I’m happy to be in this place. I think this is where I need to be… this is where the healing begins. kind of sad it has taken this long for me to get here… always pride in the way… thinking I can handle it all on my own, I’ll deal with it, I’ll be fine, I can figure it out, telling my self, ‘rub some dirt on it. walk it off.’ I feel better saying… I can’t do this, I need help, I’m tired. here I am, weak and wounded… show me the way, lead me by the hand. no more triggers… only sweet reminders.
December 31, 2010
my day started with someone knocking at the door about 9:00 this morning bearing flowers and words of love from a dear friend. beautiful, vibrant flowers. knowing that others are remembering me and mine today is a very sweet balm to my wounded soul. I have another friend who had dropped off a box of little gifts secretly, 10 days ago, to help ease the week or so building up to luke’s birthday. (same friend who did that last year too) it may sound a little silly, but it really does help. the gifts are simple… a box of tea, a notebook, candy, a book, kleenex… but, and maybe this is because my love language is gifts, these little things mean a great deal. each one is wrapped nicely and has a verse that kind of goes with the gift. I love the gifts, the friend, the thought behind it all.
about 10:00, brian left to go pick up all the balloons. he brought home balloons and a few long-stemmed roses. they smell so sweet. we all wrote little messages on them and then headed outside to let them go. it is so fun to let balloons go. something you never really get to do and are often warned against. they all look so lovely floating away. next year I think we’ll get more.
after letting them all go, we headed out to champps for lunch, just like we do for everyone else’s birthday. that was nice too.
when we got home, there was another delivery. white roses and evergreens with a snowflake in the middle from my parents. it has such a lovely piney scent and is one of the most beautiful arrangements I’ve ever received.
all these wonderful things, along with… cards in the mail, emails, FB messages, texts, hugs, thoughts, prayers and concerns… really carried me through the day.
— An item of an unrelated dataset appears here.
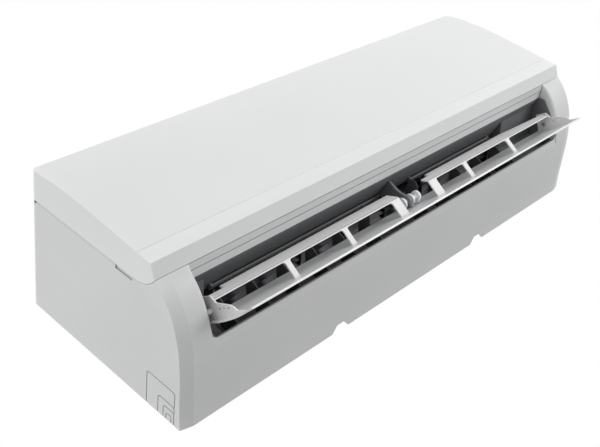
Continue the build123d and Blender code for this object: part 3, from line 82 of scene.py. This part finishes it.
def noise(tree, scale, detail=4.0, rough=0.55, stretch=(1, 1, 1)):
    """Noise over the object's own coordinates."""
    where = tree.nodes.new("ShaderNodeTexCoord")
    mapping = tree.nodes.new("ShaderNodeMapping")
    mapping.inputs["Scale"].default_value = stretch
    texture = tree.nodes.new("ShaderNodeTexNoise")
    texture.inputs["Scale"].default_value = scale
    texture.inputs["Detail"].default_value = detail
    texture.inputs["Roughness"].default_value = rough
    tree.links.new(where.outputs["Object"], mapping.inputs["Vector"])
    tree.links.new(mapping.outputs["Vector"], texture.inputs["Vector"])
    return texture.outputs["Fac"]


def ramp(tree, value, low, high, at=(0.35, 0.65)):
    """Two-stop ramp; a stop is a grey value or a colour."""
    node = tree.nodes.new("ShaderNodeValToRGB")
    for i, stop in enumerate((low, high)):
        colour = (stop, stop, stop, 1) if isinstance(stop, (int, float)) else (*stop, 1)
        node.color_ramp.elements[i].position = at[i]
        node.color_ramp.elements[i].color = colour
    tree.links.new(value, node.inputs["Fac"])
    return node.outputs["Color"]


def mix(tree, factor, a, b, kind="MIX"):
    """Colour mix; factor, a and b are sockets or constants."""
    node = tree.nodes.new("ShaderNodeMix")
    node.data_type = "RGBA"
    node.blend_type = kind
    for socket, value in ((node.inputs[0], factor), (node.inputs[6], a), (node.inputs[7], b)):
        if isinstance(value, bpy.types.NodeSocket):
            tree.links.new(value, socket)
        elif isinstance(value, (int, float)):
            socket.default_value = value
        else:
            socket.default_value = (*value, 1)
    return node.outputs[2]


def bump(tree, shader, height, strength, distance):
    node = tree.nodes.new("ShaderNodeBump")
    node.inputs["Strength"].default_value = strength
    node.inputs["Distance"].default_value = distance
    tree.links.new(height, node.inputs["Height"])
    tree.links.new(node.outputs["Normal"], shader.inputs["Normal"])


def edge_mask(tree, low=0.56, high=0.66):
    """Mask of convex edges, where a painted highlight goes."""
    geometry = tree.nodes.new("ShaderNodeNewGeometry")
    return ramp(tree, geometry.outputs["Pointiness"], 0.0, 1.0, (low, high))


def painted_groove_shade(tree, colour):
    """Colour darkened in narrow grooves: painted shade."""
    node = tree.nodes.new("ShaderNodeAmbientOcclusion")
    node.samples = 6
    node.only_local = True
    node.inputs["Distance"].default_value = GROOVE_REACH
    shade = ramp(tree, node.outputs["AO"], GROOVE_TONE, 1.0, (0.4, 0.8))
    return mix(tree, 1.0, colour, shade, "MULTIPLY")


def scaled(colour, factor):
    return tuple(min(1.0, c * factor) for c in colour)


def moulded(name, colour, rough, grain=900.0, depth=0.12, edge_highlight=0.25, coat=0.0, vary=0.04):
    """Moulded plastic or paint: fine grain, clouding, painted highlight along edges, painted shade in
    grooves.
    """
    material, tree, shader = new_material(name)
    clouds = noise(tree, 9.0, 3.0)
    base = ramp(tree, clouds, scaled(colour, 1 - vary), scaled(colour, 1 + vary * 0.5), WIDE)
    # painted highlight: colour brightened along convex edges
    highlit_colour = mix(tree, edge_mask(tree), base, scaled(colour, 1 + edge_highlight))
    # painted shade: colour darkened in grooves
    tree.links.new(painted_groove_shade(tree, highlit_colour), shader.inputs["Base Color"])
    smear = noise(tree, 38.0, 2.0, stretch=(0.35, 1, 1))
    tree.links.new(ramp(tree, smear, rough - 0.04, rough + 0.06, WIDE), shader.inputs["Roughness"])
    if coat:
        shader.inputs["Coat Weight"].default_value = coat
        shader.inputs["Coat Roughness"].default_value = 0.25
    bump(tree, shader, noise(tree, grain, 2.0), depth, 0.0002)
    return material


def metal(name, colour, rough, stretch=(1, 1, 1), scale=60.0, tint=0.12):
    """Metal with brushed or mottled shade and a painted highlight along edges."""
    material, tree, shader = new_material(name)
    shader.inputs["Metallic"].default_value = 1.0
    streaks = noise(tree, scale, 6.0, 0.6, stretch)
    base = ramp(tree, streaks, scaled(colour, 1 - tint), scaled(colour, 1 + tint * 0.6))
    # painted highlight: colour brightened along convex edges
    highlit_colour = mix(tree, edge_mask(tree, 0.53, 0.62), base, scaled(colour, 1.25))
    tree.links.new(highlit_colour, shader.inputs["Base Color"])
    tree.links.new(ramp(tree, streaks, rough + 0.12, rough - 0.05), shader.inputs["Roughness"])
    bump(tree, shader, streaks, 0.15, 0.0003)
    return material


def spangled(name):
    """Zinc-coated sheet with its crystal pattern."""
    material, tree, shader = new_material(name)
    shader.inputs["Metallic"].default_value = 1.0
    where = tree.nodes.new("ShaderNodeTexCoord")
    cells = tree.nodes.new("ShaderNodeTexVoronoi")
    cells.inputs["Scale"].default_value = 110.0
    tree.links.new(where.outputs["Object"], cells.inputs["Vector"])
    base = ramp(tree, cells.outputs["Color"], (0.5, 0.52, 0.54), (0.72, 0.74, 0.76), (0.2, 0.8))
    tree.links.new(base, shader.inputs["Base Color"])
    tree.links.new(ramp(tree, cells.outputs["Color"], 0.5, 0.3, (0.2, 0.8)), shader.inputs["Roughness"])
    bump(tree, shader, noise(tree, 200.0), 0.1, 0.0002)
    return material


def finned(name):
    """Stack of thin aluminium fins across the width, with painted shade in the gaps between them."""
    material, tree, shader = new_material(name)
    shader.inputs["Metallic"].default_value = 0.9
    where = tree.nodes.new("ShaderNodeTexCoord")
    wave = tree.nodes.new("ShaderNodeTexWave")
    wave.bands_direction = "X"
    wave.inputs["Scale"].default_value = 110.0
    wave.inputs["Distortion"].default_value = 0.3
    tree.links.new(where.outputs["Object"], wave.inputs["Vector"])
    # dark bands: painted shade in the gaps between fins
    base = ramp(tree, wave.outputs["Fac"], (0.04, 0.045, 0.05), (0.72, 0.76, 0.8), (0.25, 0.6))
    tree.links.new(base, shader.inputs["Base Color"])
    tree.links.new(ramp(tree, noise(tree, 30.0), 0.3, 0.5), shader.inputs["Roughness"])
    bump(tree, shader, wave.outputs["Fac"], 0.6, 0.0008)
    return material


def circuit(name):
    """Green board with lighter tracks."""
    material, tree, shader = new_material(name)
    where = tree.nodes.new("ShaderNodeTexCoord")
    brick = tree.nodes.new("ShaderNodeTexBrick")
    brick.inputs["Scale"].default_value = 90.0
    brick.inputs["Mortar Size"].default_value = 0.035
    brick.inputs["Color1"].default_value = (0.02, 0.14, 0.06, 1)
    brick.inputs["Color2"].default_value = (0.03, 0.2, 0.09, 1)
    brick.inputs["Mortar"].default_value = (0.2, 0.42, 0.2, 1)
    turn = tree.nodes.new("ShaderNodeMapping")
    turn.inputs["Rotation"].default_value = (pi / 2, 0, pi / 2)
    tree.links.new(where.outputs["Object"], turn.inputs["Vector"])
    tree.links.new(turn.outputs["Vector"], brick.inputs["Vector"])
    tree.links.new(brick.outputs["Color"], shader.inputs["Base Color"])
    tree.links.new(ramp(tree, noise(tree, 80.0), 0.25, 0.45), shader.inputs["Roughness"])
    bump(tree, shader, brick.outputs["Fac"], 0.3, 0.0003)
    return material


def screen(name):
    """Woven filter screen."""
    material, tree, shader = new_material(name)
    where = tree.nodes.new("ShaderNodeTexCoord")
    threads = []
    for direction in ("X", "Z"):
        wave = tree.nodes.new("ShaderNodeTexWave")
        wave.bands_direction = direction
        wave.inputs["Scale"].default_value = 260.0
        tree.links.new(where.outputs["Object"], wave.inputs["Vector"])
        threads.append(wave.outputs["Fac"])
    height = mix(tree, 1.0, *threads, "LIGHTEN")
    base = ramp(tree, height, (0.08, 0.09, 0.1), (0.42, 0.45, 0.5), (0.4, 0.9))
    tree.links.new(base, shader.inputs["Base Color"])
    tree.links.new(ramp(tree, noise(tree, 20.0), 0.5, 0.7), shader.inputs["Roughness"])
    bump(tree, shader, height, 0.5, 0.0004)
    return material


# ------------------------------------------------------------------ materials by slot
def make_materials():
    return {
        "casing_white": moulded("casing_white", WHITE, 0.42, edge_highlight=0.1, coat=0.15),
        "panel_white": moulded("panel_white", scaled(WHITE, PANEL_PAINTED_LIGHT), 0.32, 700.0, 0.06, 0.08,
                               0.35, 0.02),
        "flap_white": moulded("flap_white", scaled(WHITE, FLAP_PAINTED_LIGHT), 0.36, 700.0, 0.06, 0.08, 0.3, 0.02),
        "frame_grey": moulded("frame_grey", (0.86, 0.86, 0.86), 0.4, edge_highlight=0.08, coat=0.1),
        "duct_grey": moulded("duct_grey", (0.16, 0.162, 0.168), 0.5, edge_highlight=0.4),
        "vane_grey": moulded("vane_grey", (0.08, 0.082, 0.088), 0.45, edge_highlight=1.2),
        "fan_black": moulded("fan_black", (0.02, 0.02, 0.03), 0.35, edge_highlight=1.0),
        "filter_grey": screen("filter_grey"),
        "fin_aluminium": finned("fin_aluminium"),
        "tube_copper": metal("tube_copper", (0.72, 0.38, 0.24), 0.3, tint=0.2),
        "union_brass": metal("union_brass", (0.75, 0.56, 0.26), 0.28),
        "zinc_steel": spangled("zinc_steel"),
        "motor_steel": metal("motor_steel", (0.55, 0.56, 0.57), 0.4),
        "pan_plastic": moulded("pan_plastic", (0.7, 0.7, 0.68), 0.55),
        "chassis_plastic": moulded("chassis_plastic", (0.55, 0.56, 0.56), 0.5),
        "board_green": circuit("board_green"),
        "lid_steel": spangled("lid_steel"),
        "terminal_plastic": moulded("terminal_plastic", (0.03, 0.03, 0.035), 0.4, edge_highlight=0.8),
        "inlet_rubber": moulded("inlet_rubber", (0.015, 0.015, 0.015), 0.75, edge_highlight=0.6),
        "shaft_steel": metal("shaft_steel", (0.6, 0.61, 0.62), 0.25, (8, 1, 1)),
    }


def dress_nodes(materials):
    slots = {entry["node"]: entry["material_slot"] for entry in frame["record"]["subparts"]}
    for name, node in nodes.items():
        material = materials[slots[name]]
        if not node.material_slots:
            node.data.materials.append(material)
        for entry in node.material_slots:
            entry.material = material


# ------------------------------------------------------------------ studio
def area_light(name, place, target, size, power):
    data = bpy.data.lights.new(name, "AREA")
    data.shape = "SQUARE"
    data.size = size
    data.energy = power
    light = bpy.data.objects.new(name, data)
    bpy.context.scene.collection.objects.link(light)
    light.location = place
    direction = Vector(target) - Vector(place)
    light.rotation_euler = direction.to_track_quat("-Z", "Y").to_euler()


def make_studio():
    world = bpy.data.worlds.new("studio")
    world.use_nodes = True
    sky = world.node_tree.nodes["Background"]
    sky.inputs["Color"].default_value = (1, 1, 1, 1)
    sky.inputs["Strength"].default_value = 1.0
    bpy.context.scene.world = world
    bpy.context.scene.view_settings.view_transform = "Standard"
    area_light("key", KEY_AT, KEY_TARGET, KEY_SIZE, KEY_POWER)
    area_light("fill", FILL_AT, FILL_TARGET, FILL_SIZE, FILL_POWER)
    mesh = bpy.data.meshes.new("floor")
    corners = ((-1, -1), (1, -1), (1, 1), (-1, 1))
    mesh.from_pydata([(x * FLOOR_HALF, y * FLOOR_HALF, FLOOR_Z) for x, y in corners], [], [(0, 1, 2, 3)])
    floor = bpy.data.objects.new("floor", mesh)
    bpy.context.scene.collection.objects.link(floor)
    floor.data.materials.append(moulded("floor_paint", FLOOR_TONE, 0.9, 40.0, 0.05, 0.0))


make_camera()
make_studio()
dress_nodes(make_materials())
I understand that it has been 2 years since the most traumatic experience of my life was coming to a close, but at the same time that just seems impossible. that seems to have happened just yesterday. I still hurt, I still want him, I still think of him all the time.
as we were driving off to lunch, a song by jeremy camp started as if by cue. it was the song, I still believe. part of the lyrics say,
“but it’s now that I feel Your grace falls like rain
from every fingertip, washing away my pain”
and I closed my eyes and leaned my head back and thought, yes… this is what is happening… all these gifts, all the concern from my friends… this is God, working through them to bring me some sort of peace. and as His grace falls like rain, it really is washing away my pain. thank you so much to all of you who were part of the comfort and joy today that was falling like rain all about me and mine.